LA GRANDE PESTE DE 1348 PAR JEAN DE VENETTE
LA GRANDE PESTE DE 1348
SELON JEAN DE VENETTE
« Cette année-là, 1348, au mois d’août, on vit au-dessus de Paris une étoile, dans la direction de l’Ouest, très grande et très claire, après l’heure de vêpres, et alors que le soleil n’était pas encore couché (…). La nuit venant, cette grosse étoile éclata en rayons qu’elle projeta sur Paris et vers l’Orient, avant de se désintégrer totalement (…). Il est possible que ce fût le présage de la pestilence qui allait venir, pestilence qui tôt après s’ensuivit, à Paris et par toute la France.
Cette année-là, à Paris et dans le royaume de France et non moins – dit-on – dans le reste du monde, et aussi l’année suivante, il y eut une si grande mortalité d’être humains des deux sexes, et davantage des jeunes que des vieux, qu’à peine les pouvait-on ensevelir. Ils n’étaient malades que deux ou trois jours, puis mouraient tout d’un coup, comme encore en bonne santé ; et tel qui aujourd’hui était en bonne santé était mort le lendemain, et porté en fosse. Il leur venait soudain des bosses sous les aisselles et à l’aine, dont l’apparition était l’annonce infaillible de la mort. Et cette pestilence ou maladie était appelée par les médecins épidémie. En ce temps-là, c’est-à-dire en l’an du Seigneur 1348 et 1349, il mourut tant de monde que, d’une pareille chose dans le passé, on n’avait ni entendu parler ni rien lu : cela ne s’était jamais vu. Et ladite mort et maladie venait par contacts et contagion, car l’homme en bonne santé qui visitait un malade n’échappait que de peu, et rarement, à la mort.
Aussi, dans beaucoup de localités, petites et grandes, les prêtres prenaient-ils peur et s’en allaient-ils, laissant l’administration des sacrements aux religieux, plus courageux. Et, très vite, de vingt hommes, il n’en restait pas deux vivants. A l’Hôtel-Dieu de Paris, la mortalité était telle que souvent plus de 500 morts étaient portés chaque jour au cimetière des saints innocents pour y être ensevelis (…).
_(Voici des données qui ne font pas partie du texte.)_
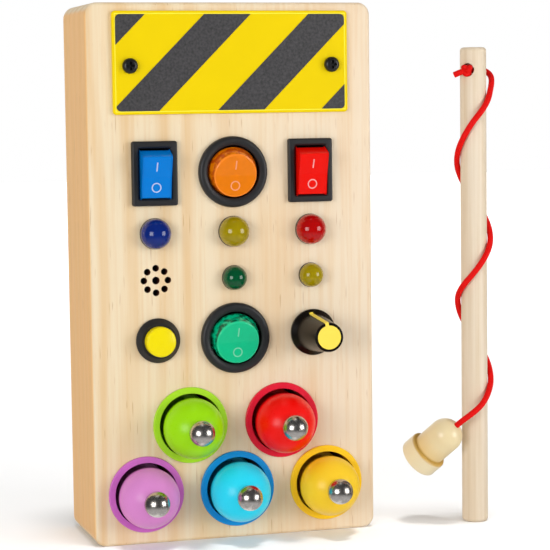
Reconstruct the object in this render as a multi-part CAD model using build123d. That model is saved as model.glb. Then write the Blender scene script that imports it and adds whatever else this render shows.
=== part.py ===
from build123d import *
import os
from math import cos, pi, radians, sin, tan

# Wooden busy board: a pine block with switches, lamps, a buzzer, a knob and five fishing pegs, and a
# fishing wand that stands beside it. Millimetres, +Z up, +X to the right seen from the front, which
# faces -Y. The origin is the centre of the block's bottom face.

# ---------------------------------------------------------------- driving dimensions
# Board
BOARD_W = 96.0
BOARD_H = 176.0
BOARD_T = 37.0
BOARD_CORNER_R = 4.0
BOARD_EDGE_R = 1.3
FRONT_WALL = 4.0            # wood left in front of the cavity
CAVITY_SIDE_ROOM = 4.1      # in the cavity beside the outer switches' bodies
CAVITY_LOWER_ROOM = 11.6    # below the middle of the lowest row
BOX_ROOM = 1.3              # beside the battery box
BOX_LOWER_ROOM = 17.0       # from the middle of the battery box to its cavity's ends
BOX_UPPER_ROOM = 16.6
FIT = 0.1                   # clearance each side where one piece sits in another
PAST = 1.0                  # how far a cut runs past the face that it opens
RUNNING_FIT = 0.05          # radial clearance of a pin or shaft that turns or slides

# Back cover
COVER_RIM = 7.0             # reach past the cavity at its sides and bottom
COVER_TOP_RIM = 3.4
COVER_T = 3.0
COVER_CORNER_R = 3.0
COVER_SCREW_RISE = 3.6      # of the lowest screws above the cover's bottom
COVER_SCREW_STEP = 56.4     # from there to the middle ones
COVER_SCREW_DROP = 7.0      # of the highest below its top
COVER_SCREW_D = 2.5
COVER_SCREW_HEAD_D = 5.0
COVER_SCREW_L = 14.0

# Layout of the front, heights above the base
COLUMN = 26.3               # spacing of the three columns
LOW_ROW = 66.6              # green switch
SMALL_LAMP_STEP = 19.8      # from there up to the buzzer and small lamps
LAMP_STEP = 15.2            # on to the large lamps
TOP_STEP = 19.5             # on to the three rocker switches
PLATE_STEP = 19.0           # on to the warning plate's bottom edge
BUTTON_X = -26.0
BUTTON_RISE = 0.2           # above the green switch's height
KNOB_X = 26.6
KNOB_RISE = 0.8
UPPER_PEG_ROW = 38.5
LOWER_PEG_ROW = 16.5
UPPER_PEG_X = 15.6
LOWER_PEG_X = 30.8

# Warning plate
PLATE_W = 79.1
PLATE_H = 33.2
PLATE_T = 1.2
PLATE_CORNER_R = 1.2
PLATE_EDGE_R = 0.3
STICKER_T = 0.15
STICKER_INSET = 1.1         # yellow rim round the striped field
STICKER_CORNER_R = 1.5
STRIPE_PERIOD = 35.25       # along the bottom edge
STRIPE_W = 15.6
STRIPE_START = -4.8         # left end of a stripe on the bottom edge of the field
PLATE_SCREW_X = 33.9
PLATE_SCREW_DROP = 1.0      # below the plate's middle
PLATE_SCREW_D = 2.8
PLATE_SCREW_HEAD_D = 5.0
PLATE_SCREW_HEAD_H = 1.9
PLATE_SCREW_DOME_R = 1.25
PLATE_SCREW_L = 10.0
CROSS_W = 0.8
CROSS_SPAN = 2.8
CROSS_DEPTH = 1.1

# Rocker switches
BEZEL_T = 2.0
BEZEL_EDGE_R = 0.6
RECT_BEZEL_W = 15.0
RECT_BEZEL_H = 20.9
RECT_BEZEL_CORNER_R = 0.8
RECT_BODY_W = 13.2
RECT_BODY_H = 19.2
RECT_OPENING_W = 10.6
RECT_OPENING_H = 16.4
RECT_ROCKER_W = 9.8
ROUND_BEZEL_D = 23.2
ROUND_BEZEL_EDGE_R = 1.2
ROUND_BODY_D = 19.9
ROUND_OPENING_D = 17.4
ROUND_ROCKER_BASE_D = 16.7
ROUND_ROCKER_FACE_D = 14.3
SWITCH_BODY_DEPTH = 12.0    # behind the board's face
SWITCH_POCKET_DEPTH = 7.5
ROCKER_TRAVEL = 26.0        # degrees from the O end pressed to the I end pressed
ROCKER_PIVOT_DEPTH = 1.0    # behind the board's face
ROCKER_CREST = 5.45         # face above the pivot at the ends
ROCKER_HOLLOW = 0.45        # how much lower the middle of the face is
ROCKER_CREST_Z = 6.85
ROCKER_BASE_Z = 7.8
ROCKER_BASE_RISE = 0.4
ROCKER_CREST_R = 0.5
ROCKER_KEEL = 2.2           # underside below the pivot
ROCKER_KEEL_HALF = 3.0
TRUNNION_R = 1.0
TRUNNION_L = 1.0
BLADE_W = 4.8
BLADE_T = 0.8
BLADE_L = 7.0
BLADE_SPREAD = 4.0          # blades above and below the switch's middle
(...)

Ladite mortalité, dit-on, commença chez les Infidèles, puis vint en Italie, puis à travers monts vint à Avignon où elle frappa quelques-uns des seigneurs cardinaux et leur enleva toute leur « famille ». Puis, par la Gascogne et l’Espagne, petit-à-petit, de village en village, de rue en rue, de maison à maison, de personne à personne, elle arriva en France, passa jusqu’en Allemagne, mais les toucha moins que nous (…). Notre Seigneur le pape Clément VI fit donner par les confesseurs aux mourants absolution de peines et châtiments ; ils en mouraient plus volontiers, laissant aux églises et aux religieux quantités d’héritages et biens temporels, car ils voyaient mourir avant eux leurs propres héritiers.
On disait que cette pestilence venait d’une infection de l’air et des eaux, car en ce temps il n’avait ni famine ni pénurie de vivres, au contraire. On en rendit responsables les Juifs qu’on accusa d’avoir infecté puits et cours d’eau, et d’avoir corrompu l’air. La cruauté du monde se déchaîna contre eux si bien qu’en Allemagne et ailleurs où vivaient les Juifs, ils furent massacrés et occis par les chrétiens et brûlés un peu partout, par milliers. Et admirez leur constance insensée ; quand on les brûlait, les mères juives, pour empêcher que leurs enfants ne fussent conduits au baptême, jetaient d’abord leurs enfants dans le bûcher, puis s’y précipitaient elles-mêmes, afin d’être brûlées avec leurs maris et leurs petits.
Elle eut aussi cette conséquence étonnante : bien qu’il y eut abondance de tout, les prix de toutes choses doublèrent, aussi bien pour les objets et ustensiles que pour les vivres, les marchandises et les salariés (mercenarii), cultivateurs et serfs, à l’exception de quelques héritages et maisons qui étaient désormais de trop. La charité commença alors à se refroidir beaucoup et l’injustice abonda, ainsi que l’ignorance et le péché ; car on ne trouvait presque plus personne qui sût ou voulût enseigner aux enfants les rudiments de la grammaire. »
Jean de Venette (continuateur de Guillaume de Nangis), Chronique, Société de l’histoire de France, Geraud éd., t. II, p. 210, traduction dans Jacques Dupâquier dir., Histoire de la population française, t. I, p. 317.